Melinda discreetly leaves, making her way around the room, keeping an eye on Jesse and Bob. About 15 minutes later, she returns and finds them deeply engrossed in conversation. She smiles, “OK you two, if you have not exchanged cards and contact information, this is the time to do it. Jesse, I know you will want to connect with more people and you and Bob can talk later. I am going to introduce him to a few more people if you do not mind.”

Melinda motions for Bob to join her. “So Bob, how did that feel?”

“Great. Jesse is quite the personality. She is smart and knowledgeable. I think we can do business together.”

Melinda asks, “Bob, how often have you made connections like this at an event?”

“Well, I don’t think I have ever made them quite like this.”

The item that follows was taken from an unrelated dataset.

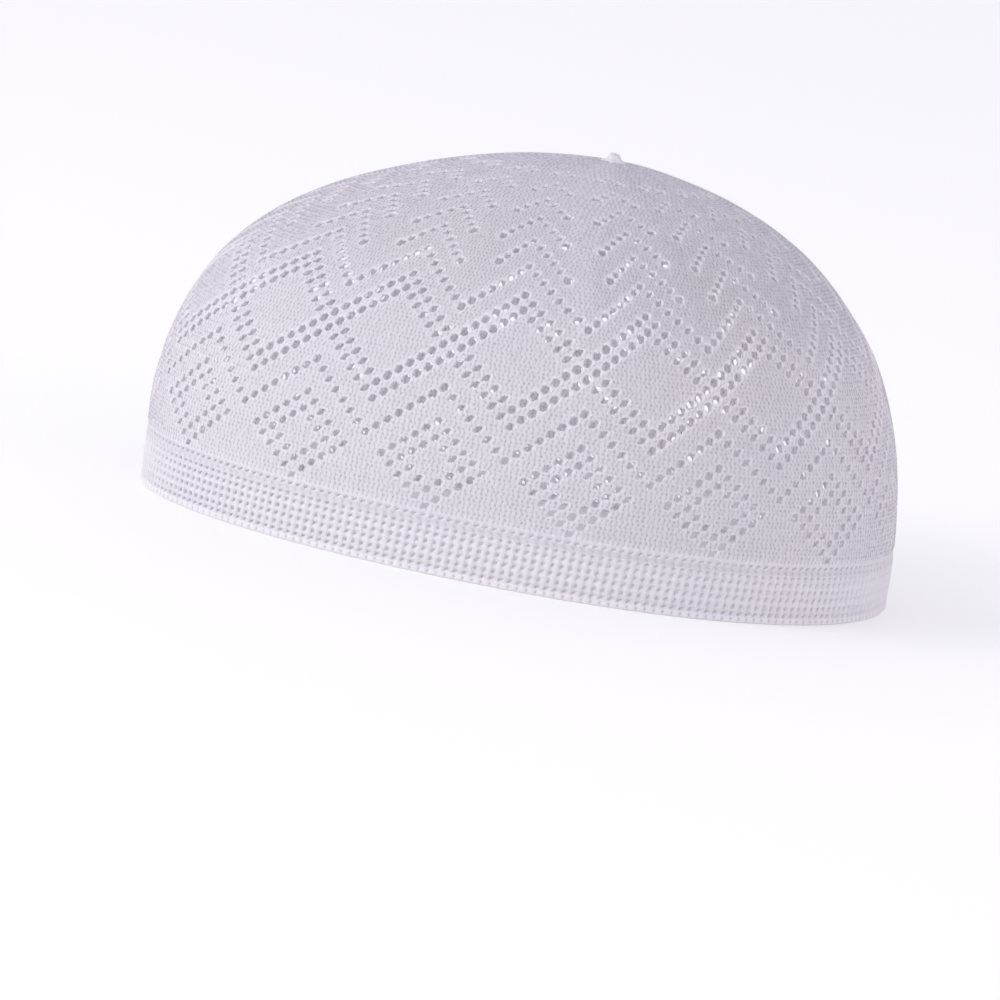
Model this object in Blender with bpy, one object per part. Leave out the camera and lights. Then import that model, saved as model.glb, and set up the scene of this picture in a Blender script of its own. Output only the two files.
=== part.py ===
"""White lace-knit kufi cap: a pierced knitted crown over a mesh band, with a rolled rim and a top knot.

Metres, +Z up. The front of the cap is at -Y and the wearer's left at +X. The rim stands on z = 0, and
the middle of its footprint is the origin. The pieces are hollow shells laid ring by ring on one form.
"""
import math
from collections import namedtuple

import bmesh
import bpy
from mathutils import Matrix, Vector

# The form, measured out from the upright line through the knot
RIM_FRONT = 0.1061
RIM_BACK = 0.0885
RIM_SIDE = 0.0759
CAP_HEIGHT = 0.1012
# How much narrower the plan is in front than behind, as a share of its half width
EGG = 0.05

# Thickness of the knitting, the height where the mesh band ends, and the gap between pieces
CROWN_WALL = 0.0012
BAND_WALL = 0.0014
BAND_TOP = 0.0146
GAP = 0.0003

# Rolled rim, and how far it stands out past the wall
LIP_HEIGHT = 0.0020
LIP_WIDTH = 0.0024
LIP_PROUD = 0.0006

# Top knot
KNOT_WIDTH = 0.0036
KNOT_HEIGHT = 0.0020

# Lace: the knitting repeats round the rim, and its chart is counted in columns and rows of eyelets
REPEATS = 15
REPEAT_COLUMNS = 14
ROW_PITCH = 0.00211
# An eyelet's size across, and the knitting left between the lowest one and the crown's edge
EYELET_WIDTH = 0.0024
EYELET_MARGIN = 0.0004
# How far round from the front the chart starts, and how far it leans round on its way to the knot
CHART_START = 0.0015
TWIST = math.radians(25)

# How finely the shells are faceted and cut
SEGMENTS_PER_REPEAT = 4
KNOT_SEGMENTS = 12
EYELET_SIDES = 6
CUTTER_REACH = 3.0
RIM_SAMPLES = 720
SHARP_DEGREES = 40

# Level sections of the form from the rim up, as shares of its height and of its reach each way
Section = namedtuple("Section", "height front side back")
FORM = [
    Section(0.000, 1.000, 1.000, 1.000),
    Section(0.120, 1.005, 1.000, 0.998),
    Section(0.250, 1.008, 0.992, 0.984),
    Section(0.380, 0.990, 0.974, 0.956),
    Section(0.500, 0.953, 0.937, 0.911),
    Section(0.620, 0.890, 0.872, 0.843),
    Section(0.730, 0.790, 0.775, 0.742),
    Section(0.820, 0.662, 0.660, 0.632),
    Section(0.890, 0.515, 0.525, 0.505),
    Section(0.945, 0.360, 0.372, 0.355),
    Section(0.980, 0.219, 0.218, 0.200),
    Section(0.995, 0.108, 0.108, 0.098),
    Section(1.000, 0.000, 0.000, 0.000),
]

# Outline of the rolled rim's cross-section, as shares of its width and height
LipPoint = namedtuple("LipPoint", "across up")
LIP_OUTLINE = [
    LipPoint(0.25, 0.00),
    LipPoint(0.75, 0.00),
    LipPoint(1.00, 0.30),
    LipPoint(1.00, 0.70),
    LipPoint(0.75, 1.00),
    LipPoint(0.25, 1.00),
    LipPoint(0.00, 0.70),
    LipPoint(0.00, 0.30),
]

# The tied-off yarn end seen from the side, as shares of its height and half width
KnotRing = namedtuple("KnotRing", "height radius")
KNOT_RINGS = [
    KnotRing(0.00, 1.00),
    KnotRing(0.25, 0.80),
    KnotRing(0.55, 0.66),
    KnotRing(0.85, 0.74),
    KnotRing(1.00, 0.56),
]

# The eyelets cut through the crown in each repeat. Column 0 is the middle of a small diamond.
Eyelet = namedtuple("Eyelet", "column row")
EYELETS = [
    Eyelet(0, 0),
    Eyelet(-5, 5),
    Eyelet(5, 5),
    Eyelet(0, 10),
    Eyelet(0, 14),
    Eyelet(7, 11),
    Eyelet(0, 20),
    Eyelet(7, 27),
]

# Colours and roughness of the yarn
KNIT_COLOUR = (0.78, 0.76, 0.82, 1.0)
TRIM_COLOUR = (0.80, 0.78, 0.83, 1.0)
KNIT_ROUGHNESS = 0.9


def clear_scene():
    for item in list(bpy.data.objects):
        bpy.data.objects.remove(item, do_unlink=True)


def make_material(name, colour):
    material = bpy.data.materials.new(name)
    material.use_nodes = True
    shader = material.node_tree.nodes["Principled BSDF"]
    shader.inputs["Base Color"].default_value = colour
    shader.inputs["Roughness"].default_value = KNIT_ROUGHNESS
    shader.inputs["Metallic"].default_value = 0.0
    return material


def add_object(name, mesh_data, material):
    """Turn a bmesh into a named object with smooth round faces and crisp edges."""
    bmesh.ops.recalc_face_normals(mesh_data, faces=mesh_data.faces)
    mesh = bpy.data.meshes.new(name)
    mesh_data.to_mesh(mesh)
    mesh_data.free()
    mesh.shade_smooth()
    mesh.set_sharp_from_angle(angle=math.radians(SHARP_DEGREES))
    mesh.materials.append(material)
    item = bpy.data.objects.new(name, mesh)
    bpy.context.scene.collection.objects.link(item)
    return item


def axis_y():
    """Where the knot's upright line stands, so that the footprint's middle is the origin."""
    front = max(RIM_FRONT + LIP_PROUD, RIM_FRONT * max(section.front for section in FORM))
    back = max(RIM_BACK + LIP_PROUD, RIM_BACK * max(section.back for section in FORM))
    return (front - back) / 2


def section_at(share):
    """The form's section at a share of its height, read between the listed ones."""
    for low, high in zip(FORM, FORM[1:]):
        if share <= high.height:
            mix = (share - low.height) / (high.height - low.height)
            return Section(*(start + (end - start) * mix for start, end in zip(low, high)))
    return FORM[-1]


def form_point(angle, height, depth=0.0):
    """A point of the form, or of the form made smaller by a depth.

    Angle 0 faces the front, and a quarter turn the wearer's left.
    """
    section = section_at(height / (CAP_HEIGHT - depth))
    ahead = math.cos(angle)
    if ahead > 0:
        reach = (RIM_FRONT - depth) * section.front
    else:
        reach = (RIM_BACK - depth) * section.back
    side = (RIM_SIDE - depth) * section.side * (1 - EGG * ahead)
    return Vector((side * math.sin(angle), axis_y() - reach * ahead, height))


def ring_points(height, depth=0.0):
    count = REPEATS * SEGMENTS_PER_REPEAT
    return [form_point(math.tau * index / count, height, depth) for index in range(count)]


def wall_heights(low, high, depth=0.0):
    """The low height, each listed section above it, and the high height."""
    listed = [section.height * (CAP_HEIGHT - depth) for section in FORM]
    return [low] + [height for height in listed if low < height < high] + [high]


def add_ring(mesh_data, points):
    return [mesh_data.verts.new(point) for point in points]


def join_rings(mesh_data, low, high):
    """A belt of four-sided faces between two rings with the same count of corners."""
    for index, corner in enumerate(low):
        before = index - 1
        mesh_data.faces.new((low[before], corner, high[index], high[before]))


def loft(mesh_data, levels):
    """Lay a ring through each level's points, join them in turn, and return both end rings."""
    rings = [add_ring(mesh_data, points) for points in levels]
    for low, high in zip(rings, rings[1:]):
        join_rings(mesh_data, low, high)
    return rings[0], rings[-1]


def close_with_peak(mesh_data, ring, peak):
    """Close a ring with a fan of triangles that meet in one point."""
    face = mesh_data.faces.new(ring)
    centre = bmesh.ops.poke(mesh_data, faces=[face])["verts"][0]
    centre.co = peak


def build_rim_edge(material):
    """The rolled rim: a rounded cord of knitting all round, flat where it rests."""
    mesh_data = bmesh.new()
    levels = []
    for corner in LIP_OUTLINE:
        depth = corner.across * LIP_WIDTH - LIP_PROUD
        lift = Vector((0.0, 0.0, corner.up * LIP_HEIGHT))
        levels.append([point + lift for point in ring_points(0.0, depth)])
    first, last = loft(mesh_data, levels)
    join_rings(mesh_data, last, first)
    return add_object("rim_edge", mesh_data, material)


def build_band(material):
    """The mesh band: an upright wall between the rolled rim and the crown."""
    heights = wall_heights(LIP_HEIGHT + GAP, BAND_TOP)
    mesh_data = bmesh.new()
    outer_low, outer_high = loft(mesh_data, [ring_points(height) for height in heights])
    inner_low, inner_high = loft(mesh_data, [ring_points(height, BAND_WALL) for height in heights])
    join_rings(mesh_data, inner_low, outer_low)
    join_rings(mesh_data, outer_high, inner_high)
    return add_object("band", mesh_data, material)


def add_dome(mesh_data, low, depth=0.0):
    """The form from a height up to its peak, made smaller by a depth. It returns the lowest ring."""
    top_ring = FORM[-2].height * (CAP_HEIGHT - depth)
    heights = wall_heights(low, top_ring, depth)
    lower, upper = loft(mesh_data, [ring_points(height, depth) for height in heights])
    close_with_peak(mesh_data, upper, Vector((0.0, axis_y(), CAP_HEIGHT - depth)))
    return lower


def rim_angle_at(length):
    """The angle where a length along the rim ends, counted from the front towards the wearer's left."""
    angles = [math.tau * index / RIM_SAMPLES for index in range(RIM_SAMPLES + 1)]
    points = [form_point(angle, 0.0) for angle in angles]
    steps = [(after - before).length for before, after in zip(points, points[1:])]
    left = length % sum(steps)
    for angle, step in zip(angles, steps):
        if left <= step:
            return angle + math.tau / RIM_SAMPLES * left / step
        left -= step
    return 0.0


def rim_length():
    angles = [math.tau * index / RIM_SAMPLES for index in range(RIM_SAMPLES + 1)]
    points = [form_point(angle, 0.0) for angle in angles]
    return sum((after - before).length for before, after in zip(points, points[1:]))


def climb_heights(angle):
    """Heights of the listed sections with the length of wall from the rim up to each."""
    climb = 0.0
    before = form_point(angle, 0.0)
    steps = []
    for section in FORM:
        at = form_point(angle, section.height * CAP_HEIGHT)
        climb += (at - before).length
        steps.append((climb, at.z))
        before = at
    return steps


def height_at_climb(angle, climb):
    steps = climb_heights(angle)
    for low, high in zip(steps, steps[1:]):
        if climb <= high[0]:
            return low[1] + (high[1] - low[1]) * (climb - low[0]) / (high[0] - low[0])
    return steps[-1][1]


def eyelet_frame(column, row):
    """Where an eyelet of the chart lies in the wall: its axes as columns, out along the third."""
    first_row = BAND_TOP + GAP + EYELET_MARGIN + EYELET_WIDTH / 2
    climb = first_row + row * ROW_PITCH
    angle = rim_angle_at(CHART_START + column * rim_length() / (REPEATS * REPEAT_COLUMNS))
    angle -= TWIST * (climb / climb_heights(angle)[-1][0]) ** 3
    height = height_at_climb(angle, climb)
    step = ROW_PITCH / 2
    up = (form_point(angle, height + step) - form_point(angle, height - step)).normalized()
    turn = EYELET_WIDTH / RIM_SIDE
    around = (form_point(angle + turn, height) - form_point(angle - turn, height)).normalized()
    out = around.cross(up).normalized()
    axes = Matrix((around, up, out)).transposed().to_4x4()
    return Matrix.Translation(form_point(angle, height) - out * CROWN_WALL / 2) @ axes


def build_eyelet_cutters():
    """One six-sided plug for each eyelet that goes through the crown."""
    mesh_data = bmesh.new()
    for repeat in range(REPEATS):
        for eyelet in EYELETS:
            bmesh.ops.create_cone(
                mesh_data,
                cap_ends=True,
                segments=EYELET_SIDES,
                radius1=EYELET_WIDTH / 2,
                radius2=EYELET_WIDTH / 2,
                depth=CROWN_WALL * CUTTER_REACH,
                matrix=eyelet_frame(eyelet.column + repeat * REPEAT_COLUMNS, eyelet.row),
            )
    mesh = bpy.data.meshes.new("eyelet_cutters")
    mesh_data.to_mesh(mesh)
    mesh_data.free()
    cutters = bpy.data.objects.new("eyelet_cutters", mesh)
    cutters.hide_render = True
    cutters.display_type = "WIRE"
    bpy.context.scene.collection.objects.link(cutters)
    return cutters


def build_crown(material):
    """The lace crown: a hollow dome, cut through at the main eyelets of the pattern."""
    low = BAND_TOP + GAP
    mesh_data = bmesh.new()
    outer_low = add_dome(mesh_data, low)
    inner_low = add_dome(mesh_data, low, CROWN_WALL)
    join_rings(mesh_data, inner_low, outer_low)
    bmesh.ops.triangulate(mesh_data, faces=mesh_data.faces)
    crown = add_object("crown", mesh_data, material)
    cut = crown.modifiers.new("eyelets", "BOOLEAN")
    cut.operation = "DIFFERENCE"
    cut.solver = "EXACT"
    cut.object = build_eyelet_cutters()
    return crown


def build_top_knot(material):
    """The gathered yarn end tied off on the peak."""
    base = Vector((0.0, axis_y(), CAP_HEIGHT + GAP))
    mesh_data = bmesh.new()
    levels = []
    for ring in KNOT_RINGS:
        arm = Vector((ring.radius * KNOT_WIDTH / 2, 0.0, ring.height * KNOT_HEIGHT))
        turns = [Matrix.Rotation(math.tau * index / KNOT_SEGMENTS, 3, "Z") for index in range(KNOT_SEGMENTS)]
        levels.append([base + turn @ arm for turn in turns])
    for ring in loft(mesh_data, levels):
        mesh_data.faces.new(ring)
    return add_object("top_knot", mesh_data, material)


def main():
    clear_scene()
    knit = make_material("white_knit", KNIT_COLOUR)
    trim = make_material("white_trim", TRIM_COLOUR)
    build_rim_edge(trim)
    build_band(knit)
    build_crown(knit)
    build_top_knot(trim)


main()
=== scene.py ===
"""White lace-knit kufi cap: the looks of its crown, mesh band, rolled rim and top knot.

Metres, +Z up. The front of the cap is at -Y and the wearer's left at +X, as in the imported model.
Each knitted piece starts as a flat grid of its chart, columns across and rows up, and is then
laid on the cap's form, so that the eyelets, the stitches and the yarn's pattern share one chart.
"""
import math
from collections import namedtuple

import bmesh
import bpy
import numpy as np
from bpy.props import FloatProperty, IntProperty, PointerProperty, StringProperty
from bpy.types import Operator, Panel, PropertyGroup
from mathutils import Matrix, Vector


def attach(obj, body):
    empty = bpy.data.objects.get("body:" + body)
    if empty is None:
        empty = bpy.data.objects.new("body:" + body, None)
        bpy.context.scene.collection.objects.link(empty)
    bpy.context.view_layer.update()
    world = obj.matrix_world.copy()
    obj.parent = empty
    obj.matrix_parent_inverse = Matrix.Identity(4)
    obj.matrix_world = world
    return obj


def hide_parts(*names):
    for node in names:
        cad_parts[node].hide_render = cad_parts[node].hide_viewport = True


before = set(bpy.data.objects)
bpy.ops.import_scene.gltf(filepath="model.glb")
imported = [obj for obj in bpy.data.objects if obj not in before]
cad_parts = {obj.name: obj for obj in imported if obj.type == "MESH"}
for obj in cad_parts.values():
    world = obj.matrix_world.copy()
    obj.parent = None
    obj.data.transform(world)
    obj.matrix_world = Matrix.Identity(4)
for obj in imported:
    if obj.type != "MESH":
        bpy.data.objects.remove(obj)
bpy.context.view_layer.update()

bl_info = {
    "name": "Lace Kufi Cap",
    "version": (1, 0, 0),
    "blender": (4, 5, 0),
    "location": "View3D > Sidebar > Kufi Cap",
    "description": "Knits a white lace kufi cap on its packed model, with a plain stage",
    "category": "Add Mesh",
}

# The form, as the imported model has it: its reach from the knot's upright line, and its height
RIM_FRONT = 0.1061
RIM_BACK = 0.0885
RIM_SIDE = 0.0759
CAP_HEIGHT = 0.1012
AXIS_Y = 0.008924
# By how much of its width it is narrower at the front than at the knot, and wider at the back
EGG = 0.05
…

“Can you see the difference when it’s about more than just a name?”

“Yes, absolutely, how can I thank you?”

“Let’s stay in touch and when the time comes, if I need something, I will let you know.”

Many people are like Bob. They simply don’t understand that connecting is more than a simple meeting and a name. Success is based on relationship building, and the initial introduction can become the catalyst for the development of a glowing and informative dialogue.

Re-think how you introduce others and how you get introduced. It could change your bottom line, if not your life.